La Francophonie, ce sont des femmes et des hommes qui partagent une langue commune, le français. C'est ensuite un "dispositif institutionnel" visant à "promouvoir le français et à mettre en œuvre une coopération politique, éducative, économique et culturelle" au sein des 88 États et gouvernements de l'OIF (54 membres, sept membres associés et 27 observateurs), précise l'organisation. L'OIF a pour missions de promouvoir la "langue française et la diversité culturelle et linguistique", "la paix, la démocratie et les droits de l'Homme", de développer la coopération économique et "d'appuyer" l'éducation.

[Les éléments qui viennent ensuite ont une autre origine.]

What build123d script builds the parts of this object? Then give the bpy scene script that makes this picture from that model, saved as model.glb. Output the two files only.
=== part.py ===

- 321 millions de locuteurs -
Mme Mushikiwabo souligne que selon les derniers chiffres de l'OIF, le nombre de locuteurs en français est passé de 300 millions en 2018 à 321 millions en 2022, soit une "augmentation de 7%" qui vient du continent africain.

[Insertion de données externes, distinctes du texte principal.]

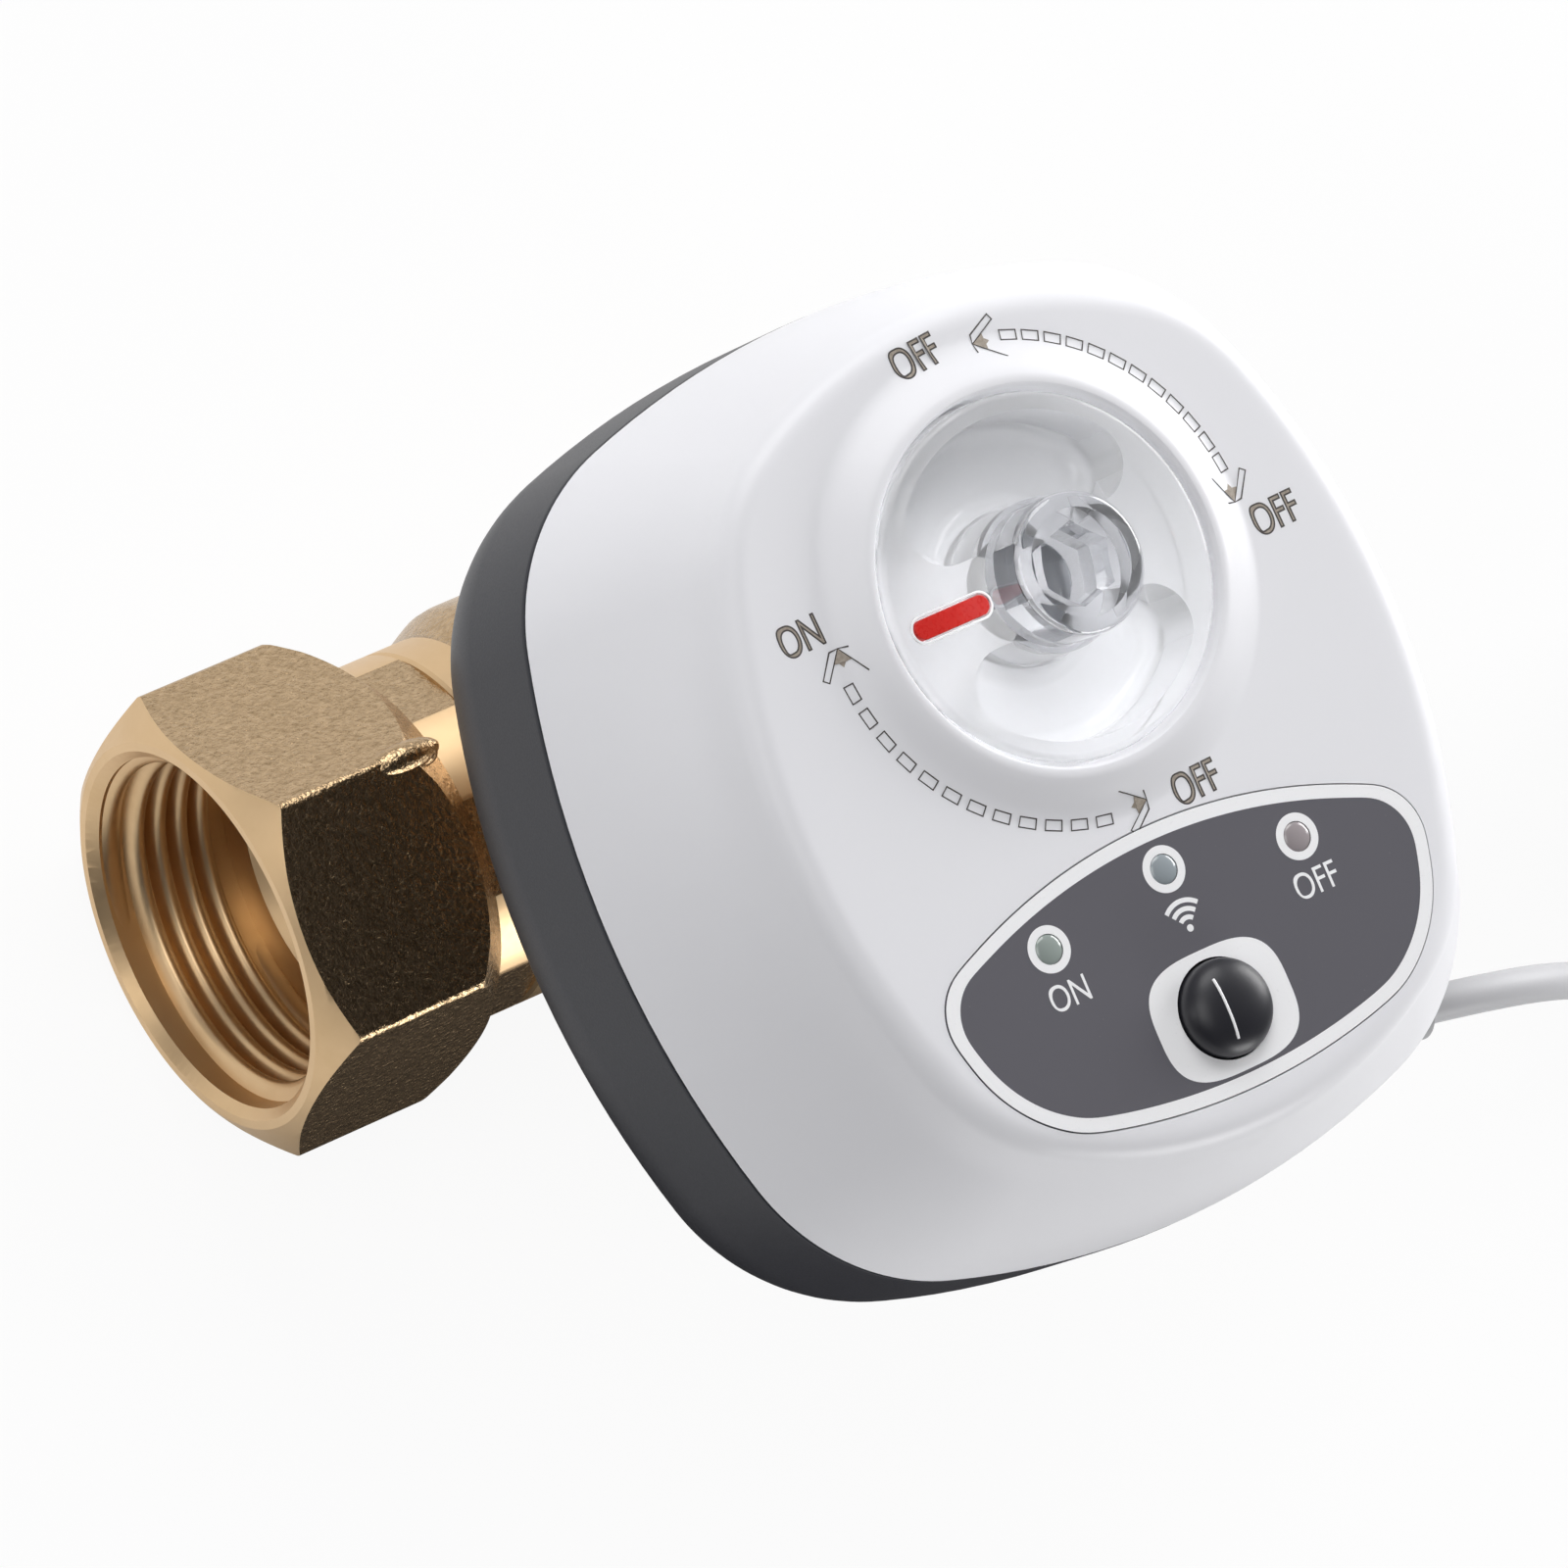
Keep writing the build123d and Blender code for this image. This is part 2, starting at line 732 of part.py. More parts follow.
skirt = loft([case_outline(0, joint_z), valley_outline(-1)], ruled=True)
valley = loft([valley_outline(-1), valley_outline(1)], ruled=True)
cover = skirt + valley + loft([valley_outline(1), top_outline(0, top_z)], ruled=True)
cover = fillet(cover.faces().sort_by(Axis.Z)[-1].edges(), top_edge_round)
hollow = loft(
    [case_outline(case_wall, joint_z), top_outline(case_wall - step_spread, step_z)], ruled=True
)
hollow += extrude(top_outline(case_wall + step_spread, step_z), step_height - top_wall)
hollow += extrude(case_outline(case_wall, joint_z - cut_overrun), cut_overrun)
well_bottom = top_z - well_depth
hollow -= disc(well_radius + well_wall, well_depth + well_floor, 0, stem_y, well_bottom - well_floor)
for x, y in screw_places:
    hollow -= disc(screw_boss_radius, cover_height, x, y, joint_z)
board_top = top_z - board_drop
board_z = board_top - board_thickness
for x, y in board_posts:
    hollow -= disc(board_post_radius, board_drop, x, y, board_top)
cover -= hollow
collar_ring = turned(
    [
        (well_radius, -well_wall),
        (well_collar_radius, -well_wall),
        (well_collar_radius, 0),
        (well_collar_radius - well_collar_height, well_collar_height * tip_share),
        (well_radius + well_collar_top / 2, well_collar_height),
        (well_radius, well_collar_height - well_collar_top / 4),
    ]
)
cover += Pos(0, stem_y, top_z) * collar_ring
cover -= disc(well_radius, well_depth + 2 * well_collar_height, 0, stem_y, well_bottom)
seal_z = well_bottom - well_floor
seal_hole = shaft_top_radius + knob_seal_width
cover -= disc(seal_hole, well_floor + 2 * cut_overrun, 0, stem_y, seal_z - cut_overrun)
for x, y in screw_places:
    cover -= disc(screw_radius - pilot_gap, cover_boss_height, x, y, joint_z - cut_overrun)
for x, y in board_posts:
    cover -= disc(board_screw_radius - pilot_gap, board_screw_length, x, y, board_top - cut_overrun)

panel_height = panel_top_y - panel_bottom_y
panel_upper_shares = ((0.857, 0.812), (0.985, 0.70), (0.988, 0.52))
panel_lower_shares = ((0.875, 0.265), (0.655, 0.092))


def panel_outline(grow, z):
    """The panel's outline: five pairs of arcs whose ends are shares of its half width and height."""
    half = panel_half_width + grow
    low = panel_bottom_y - grow
    height = panel_height + 2 * grow
    right = [(half * sx, low + height * sy) for sx, sy in panel_upper_shares + panel_lower_shares]
    left = [(-x, y) for x, y in right]
    arcs = [
        ThreePointArc(left[0], (0, low + height), right[0]),
        ThreePointArc(right[0], right[1], right[2]),
        ThreePointArc(right[2], right[3], right[4]),
        ThreePointArc(right[4], (0, low), left[4]),
        ThreePointArc(left[4], left[3], left[2]),
        ThreePointArc(left[2], left[1], left[0]),
    ]
    return Pos(0, stem_y, z) * make_face(arcs)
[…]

Elle confie être "mécontente par rapport à l'Union européenne (...) où l'on voit que la tendance, même dans les documents écrits, est d'aller vers la facilité qu'offre l'anglais, alors que l'UE est le deuxième bloc le plus important à la Francophonie".
"La langue française c'est le fondement même de notre organisation, mais on n'est pas du tout dans la suprématie de la langue française; on n'est pas des jihadistes de la langue, on est là pour que la langue française soit enseignée, parlée, utilisée", explique-t-elle. Le rôle de la Francophonie, "c'est de s'assurer que la langue française continue d'occuper sa place".

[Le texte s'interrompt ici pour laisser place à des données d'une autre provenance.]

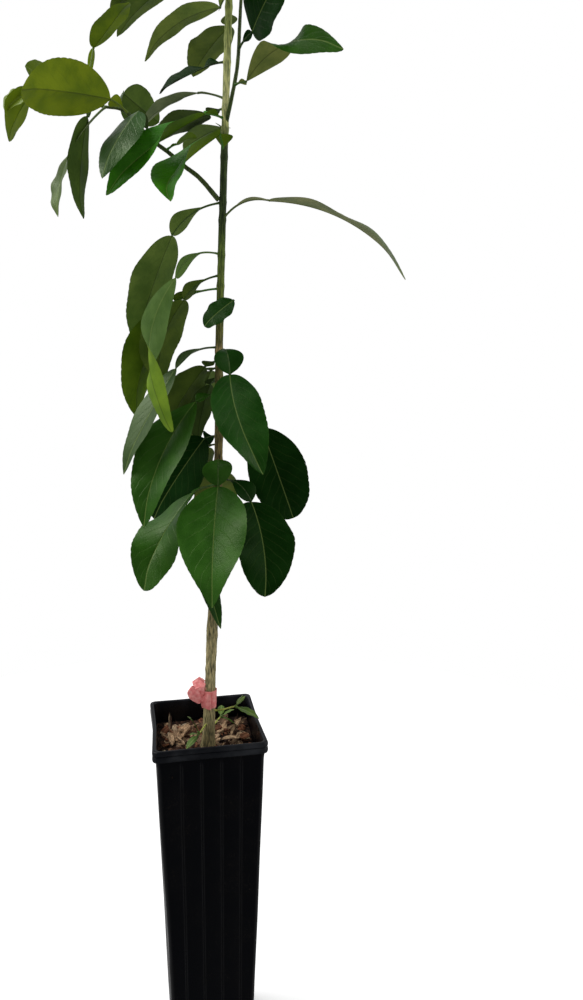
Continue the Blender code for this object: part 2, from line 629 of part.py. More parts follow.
def ribbon_band():
    """One turn of the ribbon, close round the leaning trunk."""
    turns = [2 * pi * k / RIBBON_SIDES for k in range(RIBBON_SIDES)]
    foot, top = RIBBON_FOOT, RIBBON_FOOT + RIBBON_WIDTH
    inner = max(trunk_radius(foot), trunk_radius(top)) / cos(pi / RIBBON_SIDES) + RIBBON_SLACK
    outer = inner + RIBBON_THICKNESS
    bm = bmesh.new()
    loops = []
    for radius, height in ((inner, foot), (outer, foot), (outer, top), (inner, top)):
        middle = trunk_axis(height)
        loops.append([bm.verts.new(middle + Vector((cos(a), sin(a), 0)) * radius) for a in turns])
    for low, high in zip(loops, loops[1:] + loops[:1]):
        for k in range(RIBBON_SIDES):
            n = (k + 1) % RIBBON_SIDES
            bm.faces.new((low[k], low[n], high[n], high[k]))
    return finished("band", bm), outer


def ribbon_end(name, start, bearing, rise, length, width, depth):
    """A folded end of the ribbon that stands out from the knot and widens."""
    along, side, face = frame(bearing, rise, RIBBON_END_ROLL)
    rings = []
    for t in RIBBON_END_STATIONS:
        half = 0.5 * width * (RIBBON_GATHER + (1 - RIBBON_GATHER) * min(t / RIBBON_SPREAD, 1.0))
        thick = 0.5 * depth * (1.0 - RIBBON_THINNING * t)
        middle = start + along * length * t + face * RIBBON_CURL * sin(RIBBON_CURL_RATE * t)
        rings.append((middle - side * half, middle - face * thick, middle + side * half,
                      middle + face * thick))
    return skin(name, rings)


def build_ribbon():
    """The ribbon: a band once round the trunk, a knot, a folded bow and two short ends."""
    band, outer = ribbon_band()
    middle = trunk_axis(RIBBON_FOOT + 0.5 * RIBBON_WIDTH)
    knot_at = middle + Vector((*RIBBON_KNOT_SEAT, 0.0)) * outer
    knot = bmesh.new()
    bmesh.ops.create_icosphere(knot, subdivisions=1, radius=RIBBON_KNOT_RADIUS)
    bmesh.ops.translate(knot, verts=knot.verts, vec=knot_at)
    pieces = [band, finished("knot", knot)]
    for name, bearing, rise, length, width, depth in RIBBON_ENDS:
        start = knot_at - direction(bearing, rise) * 0.5 * RIBBON_KNOT_RADIUS
        pieces.append(ribbon_end(name, start, bearing, rise, length, width, depth))
    finish(fuse("ribbon", pieces), RIBBON_PINK)


def trunk_stretch(height):
    """Middles and radii of the trunk's stations near a height."""
    heights = [height + SEAT_REACH * (2 * k / SEAT_STATIONS - 1) for k in range(SEAT_STATIONS + 1)]
    heights = [min(max(h, TRUNK_FOOT), TRUNK_TIP) for h in heights]
    return [(trunk_axis(h), trunk_radius(h)) for h in heights]


def route_stretch(route, radii, fraction):
    """Middles and radii of a bough's stations near a fraction of its length."""
    reach = SEAT_REACH / route_length(route)
    fractions = [fraction + reach * (2 * k / SEAT_STATIONS - 1) for k in range(SEAT_STATIONS + 1)]
    fractions = [min(max(f, 0.0), 1.0) for f in fractions]
    return [(route_point(route, f), radii[0] + (radii[1] - radii[0]) * f) for f in fractions]


def bare_distance(point, stretch):
    """How far a point lies outside a round limb that is given by its stations."""
    gaps = []
    for (start, start_radius), (end, end_radius) in zip(stretch, stretch[1:]):
        span = end - start
        t = 0.0
        if span.length > 0:
            t = min(max((point - start).dot(span) / span.length_squared, 0.0), 1.0)
        gaps.append((point - start - span * t).length - start_radius
                    - (end_radius - start_radius) * t)
    return min(gaps)


def seated(ring_at, stretch):
    """The least distance out along a stalk at which its end ring clears the limb behind it."""
    clear = 0.0
    while min(bare_distance(point, stretch) for point in ring_at(clear)) < GAP:
        clear += SEAT_STEP
    return clear


def seated_leaf(foot, spec, stretch):
    clear = seated(lambda reach: leaf_rings(foot, spec, reach)[0], stretch)
    piece = skin(spec.name, leaf_rings(foot, spec, clear))
    finish(piece, LEAF_GREEN)
    return piece


def trunk_leaf(spec):
    """A leaf that grows on the trunk, its petiole ending just clear of the bark."""
    return seated_leaf(trunk_axis(spec.base), spec, trunk_stretch(spec.base))


def bough_leaf(spec, route, radii):
    """A leaf that grows on a bough, just clear of it."""
    return seated_leaf(route_point(route, spec.base), spec,
                       route_stretch(route, radii, spec.base))


def surface_tree(piece):
    bpy.context.view_layer.update()
    bm = bmesh.new()
    bm.from_mesh(piece.data)
    tree = BVHTree.FromBMesh(bm, epsilon=2 * GAP)
    bm.free()
    return tree


def shifted(pair, t):
    """A value that starts at the pair's first number and has changed by its second at t = 1."""
    return pair[0] + pair[1] * t


def build_top_leaves(standing):
    """Spiral leaves round the leader's tip; one that would touch a neighbour is left out."""
    draw = Random(TOP_SEED)
    trees = [surface_tree(piece) for piece in standing]
    for k in range(TOP_LEAF_COUNT):
        t = k / (TOP_LEAF_COUNT - 1)
        reach = TRUNK_TIP - TRUNK_GIRTH[-1][1] - TOP_LEAVES_FROM
        height = TOP_LEAVES_FROM + reach * t**TOP_SPACING
        bearing = TOP_FIRST_BEARING + SPIRAL_STEP * k
        bearing += draw.uniform(-TOP_BEARING_SPREAD, TOP_BEARING_SPREAD)
        turn = draw.uniform(-TOP_BLADE_SPREAD, TOP_BLADE_SPREAD)
        stalk = (bearing, shifted(TOP_STALK_RISE, t), shifted(TOP_STALK_LENGTH, t))
        blade = (bearing + turn, shifted(TOP_BLADE_RISE, t), shifted(TOP_BLADE_LENGTH, t))
        roll = draw.uniform(-TOP_ROLL_SPREAD, TOP_ROLL_SPREAD)
        piece = trunk_leaf(leaf("leaf_top_%02d" % (k + 1), height, stalk, blade,
                                shifted(TOP_BLADE_WIDTH, t), roll, TOP_ARCH,
                                wing=shifted(TOP_WING, t)))
        tree = surface_tree(piece)
        if any(tree.overlap(other) for other in trees):
            bpy.data.objects.remove(piece)
        else:
            trees.append(tree)


def trunk_seat(route, radius):
    """The fraction of a route at which a limb that grows on the trunk starts."""
    length = route_length(route)

    def ring_at(clear):
        starts = [route_point(route, clear / length + step) for step in (0.0, ROUTE_PROBE)]
        return tube_rings(starts, (radius, radius), LIMB_SIDES)[0]

    return seated(ring_at, trunk_stretch(route[0][2])) / length


def build_bough(name, route, radii):
    piece = limb(name, route, radii, trunk_seat(route, radii[0]))
    finish(piece, GREEN_WOOD)
    return piece


def route_length(route):
    return sum((Vector(b) - Vector(a)).length for a, b in zip(route, route[1:]))


def build_shoot(name, route, radii, leaves, start):
    """A side shoot with its leaves fused on, as one solid."""
    pieces = [limb("stem", route, radii, start)]
    for spec in leaves:
        rings = leaf_rings(route_point(route, spec.base), spec, 0.0)
        pieces.append(skin(spec.name, rings))
    shoot = fuse(name, pieces)
    finish(shoot, LEAF_GREEN)
    return shoot


def right_shoot_leaves():
    draw = Random(RIGHT_SHOOT_SEED)
    leaves = []
    for k, bearing in enumerate(RIGHT_SHOOT_BEARINGS):
        t = k / (len(RIGHT_SHOOT_BEARINGS) - 1)
        turn = draw.uniform(-RIGHT_BEARING_SPREAD, RIGHT_BEARING_SPREAD)
        stalk = (bearing, shifted(RIGHT_STALK_RISE, t), shifted(RIGHT_STALK_LENGTH, t))
        blade = (bearing + turn, shifted(RIGHT_BLADE_RISE, t), shifted(RIGHT_BLADE_LENGTH, t))
        roll = draw.uniform(-RIGHT_ROLL_SPREAD, RIGHT_ROLL_SPREAD)
        leaves.append(leaf("leaf_%d" % k, shifted(RIGHT_BASE, t), stalk, blade,
                           shifted(RIGHT_BLADE_WIDTH, t), roll, wing=0.006))
    return leaves


def build_sprout(name, route):
    """A small shoot with three leaflets at its tip, as citrus rootstock has."""
    leaves = []
    for k, (way, length) in enumerate(SPROUT_LEAFLETS[name]):
        leaves.append(leaf("leaflet_%d" % k, LEAFLET_BASE, (*way, LEAFLET_STALK),
                           (*way, length - LEAFLET_STALK), LEAFLET_SHAPE * length * 0.001,
                           fold=8, wing=0.001, lift=0.0))
    build_shoot(name, route, SPROUT_RADII, leaves, trunk_seat(route, SPROUT_RADII[0]))


def main():
    for piece in list(bpy.data.objects):
        bpy.data.objects.remove(piece)
    build_pot()
    build_soil()
    build_trunk()
    build_ribbon()
    for name, route in SPROUTS.items():
        build_sprout(name, route)
    build_bough("left_bough", LEFT_BOUGH, LEFT_BOUGH_RADII)
    build_bough("right_bough", RIGHT_BOUGH, RIGHT_BOUGH_RADII)
    build_shoot("left_foliage", LEFT_SHOOT, LEFT_SHOOT_RADII, LEFT_SHOOT_LEAVES,
                SHOOT_GAP / route_length(LEFT_SHOOT))
    right = build_shoot("right_foliage", RIGHT_SHOOT, RIGHT_SHOOT_RADII, right_shoot_leaves(),
                        SHOOT_GAP / route_length(RIGHT_SHOOT))
    standing = [right]
    standing += [trunk_leaf(spec) for spec in TRUNK_LEAVES + FAR_LEAVES]
    standing += [bough_leaf(spec, RIGHT_BOUGH, RIGHT_BOUGH_RADII) for spec in RIGHT_BOUGH_LEAVES]
    build_top_leaves(standing)


main()
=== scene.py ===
# %% [markdown]
# # A young grapefruit tree in a tall square pot
# This lesson dresses a plain solid model of a budded citrus tree that stands in a black nursery
# pot.  The solid model says where everything is.  Each cell below replaces one of its simple
# solids with a detailed piece in the same place: first the wood, then the leaves, then the pot.
#
# Lengths are metres and +Z is up.  The origin is the middle of the pot's flat underside, and the
# pot's front faces -Y.  Bearings are degrees from +X towards +Y, so 270 points at the viewer.

# %% Load the solid model
import json
from collections import namedtuple
from math import atan2, cos, exp, hypot, pi, radians, sin
from random import Random

import bmesh
import bpy
from mathutils import Matrix, Vector, noise

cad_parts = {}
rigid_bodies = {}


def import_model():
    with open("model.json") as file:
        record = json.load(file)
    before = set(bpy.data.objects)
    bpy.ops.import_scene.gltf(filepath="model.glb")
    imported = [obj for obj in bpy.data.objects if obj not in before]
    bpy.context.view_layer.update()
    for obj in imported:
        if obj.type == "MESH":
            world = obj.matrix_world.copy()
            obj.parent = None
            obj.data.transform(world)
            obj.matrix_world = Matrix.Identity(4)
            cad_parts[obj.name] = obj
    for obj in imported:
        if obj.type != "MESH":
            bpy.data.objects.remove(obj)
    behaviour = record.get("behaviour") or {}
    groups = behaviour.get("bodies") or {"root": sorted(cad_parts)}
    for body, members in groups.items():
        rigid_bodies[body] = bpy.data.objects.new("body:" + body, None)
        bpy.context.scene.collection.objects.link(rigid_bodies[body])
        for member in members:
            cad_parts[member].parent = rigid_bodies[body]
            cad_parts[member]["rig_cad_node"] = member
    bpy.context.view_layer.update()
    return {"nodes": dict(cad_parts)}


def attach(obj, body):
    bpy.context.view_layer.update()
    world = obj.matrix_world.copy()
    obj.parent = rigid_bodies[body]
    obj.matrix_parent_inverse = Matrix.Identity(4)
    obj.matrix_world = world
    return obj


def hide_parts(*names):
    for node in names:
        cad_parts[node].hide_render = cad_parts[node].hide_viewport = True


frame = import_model()
BODY = "root"
MM = 0.001

# %% [markdown]
# ## The camera
# The picture was taken from a little above the pot's rim, with the phone tipped down, so the pot
# narrows towards its foot.  A camera is placed best by three directions: where it looks, what is
# right and what is up.  They are the columns of its matrix.

# %% Camera
CAMERA_AT = Vector((-0.082, -0.785, 0.781))
CAMERA_YAW = radians(11.80)
CAMERA_PITCH = radians(-14.56)
CAMERA_ROLL = radians(0.65)
FOCAL_PIXELS = 899.0
PICTURE_HEIGHT = 1000.0         # pixels on the picture's longer side, which the sensor covers
SENSOR = 36.0


def aim(yaw, pitch, roll):
    """The right, up and ahead directions of a camera."""
    ahead = Vector((sin(yaw) * cos(pitch), cos(yaw) * cos(pitch), sin(pitch)))
    level = Vector((cos(yaw), -sin(yaw), 0.0))
    lift = level.cross(ahead)
    return level * cos(roll) + lift * sin(roll), lift * cos(roll) - level * sin(roll), ahead


right, up, ahead = aim(CAMERA_YAW, CAMERA_PITCH, CAMERA_ROLL)
lens = bpy.data.cameras.new("camera")
lens.sensor_width = SENSOR
lens.lens = SENSOR * FOCAL_PIXELS / PICTURE_HEIGHT
camera = bpy.data.objects.new("camera", lens)
camera.matrix_world = Matrix((right, up, -ahead)).transposed().to_4x4()
camera.matrix_world.translation = CAMERA_AT
bpy.context.scene.collection.objects.link(camera)
bpy.context.scene.camera = camera
print("Lens of %.1f mm, looking %.1f degrees down" % (lens.lens, -CAMERA_PITCH * 180 / pi))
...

Ancienne ministre rwandaise des Affaires étrangères, Mme Mushikiwabo a été élue secrétaire générale en octobre 2018. Elle est seule candidate à sa succession. L'élection du prochain secrétaire général sera soumis au vote des chefs d’État et de gouvernement lors du sommet.
Alors que le thème du sommet est le numérique, Mme Mushikiwabo souhaite, si elle est réélue, "travailler à assurer une plus grande présence sur la toile" du français, "la quatrième langue la plus utilisée sur internet".
Interrogée pour savoir si les récents mouvements anti-France dans plusieurs pays d'Afrique de l'Ouest pourraient entraîner un rejet de la langue française, Mme Mushikiwabo dit ne pas partager cet avis.
"La révolte qu'on voit dans la jeunesse francophone en Afrique vient d'un désenchantement politique", des "frustrations du quotidien" et vis-à-vis "de la classe dirigeante" et par extension de la France qui est l'ancien pouvoir colonial, déclare-t-elle. "Ce n'est pas du tout un rejet de la langue française".
"Ces pays ont investi énormément dans la langue française pour l'éducation, la communication", etc. "La langue française n'est pas prête à quitter le continent africain", juge-t-elle, appelant à une "réflexion" sur les crises qui secouent le monde francophone et la multiplication des coups d’État en Afrique de l'Ouest.
"Je pense que nos dirigeants ont besoin d'écouter beaucoup plus, de faire attention aux citoyens, c'est pour cela que nos programmes à l'OIF ont été recentrés et resserrés pour créer un impact sur les citoyens", indique-t-elle.
Au sommet de Djerba, un huis clos politique aura justement pour thème la "défiance citoyenne".